Park and historic site in Saint Paul, Minnesota, United States

Crosby Farm is a regional park in Saint Paul, Minnesota, United States, in the floodplain forests along the Mississippi River. It is named after a farmstead Thomas Crosby owned from 1858 to 1886. Crosby Farm Regional Park is maintained by the City of Saint Paul and is within the Mississippi National River and Recreation Area.

==History==
Thomas Crosby acquired the original, 160 acre farm in 1858 at the West End/Highland Park area of Saint Paul and farmed it until his death in 1886. A succession of other families owned the farm over the following decades.
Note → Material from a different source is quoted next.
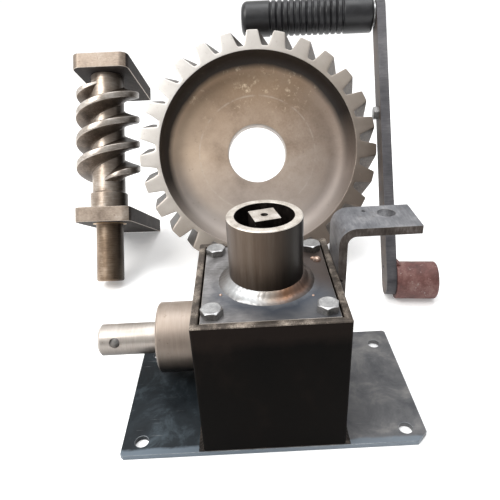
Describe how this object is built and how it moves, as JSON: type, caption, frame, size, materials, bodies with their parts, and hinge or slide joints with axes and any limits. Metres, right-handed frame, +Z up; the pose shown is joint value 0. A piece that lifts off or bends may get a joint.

In the 1960s, the Saint Paul Port Authority acquired the land and leased it as parkland to the City of Saint Paul.

== Regional park ==
The 534 acre, contiguous Hidden Falls and Crosby Farm regional parks are Saint Paul's largest natural park. Crosby Farm park protects the floodplain forest along the Mississippi River corridor's north bank, the dense oak forest adjacent to the river bluff, and several wetlands and small lakes, including Crosby Lake and Upper Lake.

==Recreation==
Crosby Farm Regional Park includes 6.7 mi of paved trails for hiking and cycling that connect it to the Watergate Marina and Hidden Falls Regional Park. Popular activities include picnicking, hiking, boating, fishing, cycling, and cross-country skiing.